For many children and parents though the experience is an ordeal. As the mother of an eight-year-old times table phobic son I know this through bitter experience.
So how important is it that children know them all by heart – and what are the best ways to help them achieve that?
Rob Eastaway, co-author of Maths for Mums and Dads, a best-selling book which shows parents how maths is taught in today's primary schools and how to support their children's learning, is in no doubt that a sound knowledge of tables is important.
"If primary children don't have a way of quickly knowing that 3x7 = 21 then they are going to seriously struggle with secondary school maths," he says. "Yes there are calculators, but resorting to that every time you face a simple multiplication is time-consuming. So I regard a knowledge of times tables as an essential skill."
There are however, he explains, lots of ways to instil that knowledge – so a child that does not respond to simply chanting them out has plenty of other options.
Different children learn in different ways. Old-fashioned chanting worked for me, but doesn't work for all.
"And remember, since those chants don't rhyme 'seven eights are fifty four' sounds just as convincing as 'seven eights are fifty six'.
"A bit of testing is good but learning playfully is often more productive. You could try a times tables CD or games (Perfect Times for example).
"Also try to use informal calculations when you and your child are out and about, so they can see that times tables relate to the real world."
"Make sure that your children understand how the tables work too so that they apply in either direction – that 3x8 equals 8x3 for example. That way they know they only need to learn half of them."
Trying to give children a context for their numeracy is also the method favoured by NRICH, a Cambridge University department aimed at helping teachers, policy makers and parents develop children's mathematical learning. NRICH is involved in the new curriculum development.
Liz Woodham, their Primary coordinator explains that while learning tables is very important, it is also key that children are not totally put off maths by the pressure to do so.
"If children are fluent with their tables there is no doubt that will help them in maths. The danger though is that maths is portrayed as only being about arithmetic. We want children to become little mathematicians, to think in mathematical ways not just to know something by rote.

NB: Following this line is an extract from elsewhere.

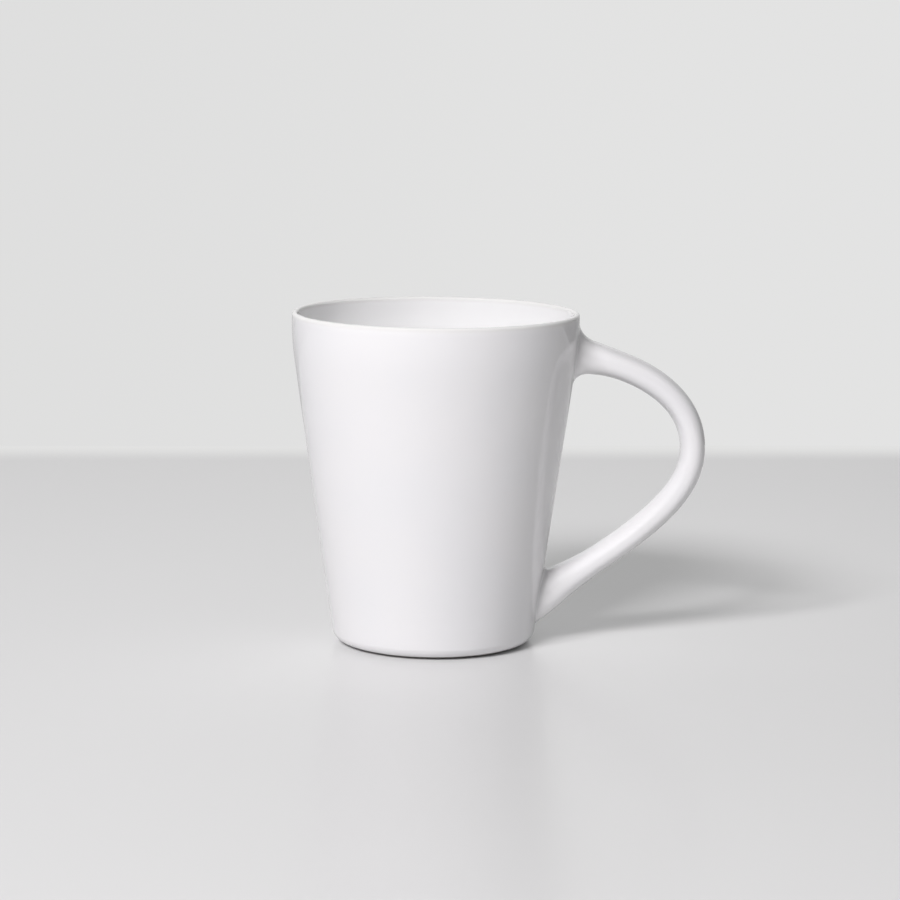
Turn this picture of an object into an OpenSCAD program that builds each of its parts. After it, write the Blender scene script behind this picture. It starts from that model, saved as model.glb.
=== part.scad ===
// Glazed drinking mug: a tapered cup thrown in one piece, with a separately
// cast loop handle joined on by two collars of slip (clay paste).
// Standing plane z = 0, cup axis on Z, handle towards +X. Millimetres.

/* [Cup] */
// outer diameter at the rim
rim_d = 86; // [80:1:94]
// overall height
height = 100; // [96:1:110]
// diameter the straight wall would have if it ran on down to the table
base_d = 60.4; // [56:0.4:66]
// radius of the slow turn from the sloping wall to the upright rim
shoulder_r = 80; // [60:5:120]
// height of the upright band under the top of the rim
rim_band = 3; // [2.5:0.5:5]
// thickness of the rounded lip
lip_t = 1.8; // [1.6:0.1:2.6]
// thickness of the wall at its foot
wall_t = 4.2; // [3:0.1:5]
// thickness of the floor
floor_t = 4.8; // [3:0.1:6]
// radius inside, where the wall meets the floor
floor_r = 9; // [5:1:14]

/* [Foot] */
// radius outside, where the wall turns under
heel_r = 3.6; // [2:0.2:4]
// how far the bare ring it stands on is set in from where the wall turns under
foot_inset = 0.65; // [0.2:0.05:3]
// width of that ring
foot_w = 2.6; // [2:0.2:5]
// height of the glazed underside above the table
foot_h = 0.6; // [0.4:0.1:1.5]
// height of the hollow inside the ring
hollow_h = 2; // [1.6:0.1:3]
// small bevel on the ring's edges
foot_bevel = 0.3; // [0.1:0.1:0.5]

/* [Handle loop] */
// depth below the rim's top at which the loop's centre line leaves the wall
top_drop = 12.7; // [11.5:0.1:14]
// height above the table at which it comes back to the wall
low_z = 15.1; // [14.5:0.1:18]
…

"Times tables are an important element but not the be all and end all, and children that are frightened of having to memorise things must be supported."
She suggests that developing strategies to work out answers can also work. "So if you have a sound understanding of the number system and you don't know 9x9 you will know to take 9 away from 90."
She says parents should not panic if their children are struggling to recall their tables and certainly not too early on.
"I think that by the end of primary they should know them but try not to demoralise the child. Actually quite a lot of mathematicians claim to be bad at arithmetic. Letting a child know that they can use their skills to work them out boosts their confidence and means they don't panic if they can't remember."
Like Rob Eastaway, Liz Woodham advises trial and error with rhymes, apps and whatever else might help, and playing lots of numerical games together so that maths seems fun. She suggests nim strategy games - of which there are lots on the NRICH website.
"The other thing is not to project any fear of maths you may have. In this country we tend to wear it as a badge of honour but it is important not to show this to your child," she cautions.
The notion that children may be held back by not having instant recall is one which Alison Cantlay, a year 6 teacher in South London, supports.
"It is a big problem when my class don't know them because long multiplication and division rely on them. We found many were struggling beyond the 2s, 5s and 10s and it really slows them down. I think that by year 4 it is very helpful to try and cement that learning.
She advises learning tables in song form and also visually – using a look, see, cover, write , check system for writing them out. She also recommends some quick fire questioning to check recall.
As with all things it is sensible to start with the easiest tables - 7,9,12 which are not just doubles of the simpler ones are the trickiest.
Alison Cantlay always makes a point of repeatedly telling her class her favourite table is 8x7 is 56- " because they never know that and there is no pattern to it."
Rob Eastaway agrees that this is the hardest sum to work out- and suggests a trick for remembering the answer. If you take the numbers 5,6,7,8 you can remember 56 = 7 x 8.
At Alison Cantlay's school they have come up with a new method for encouraging the year 6 children still struggling with their tables. "If they learn a table a week they get a prize. It seems to work very well."
I plan to try a CD and some of the games with my son – but I have a feeling bribery might just be the best solution.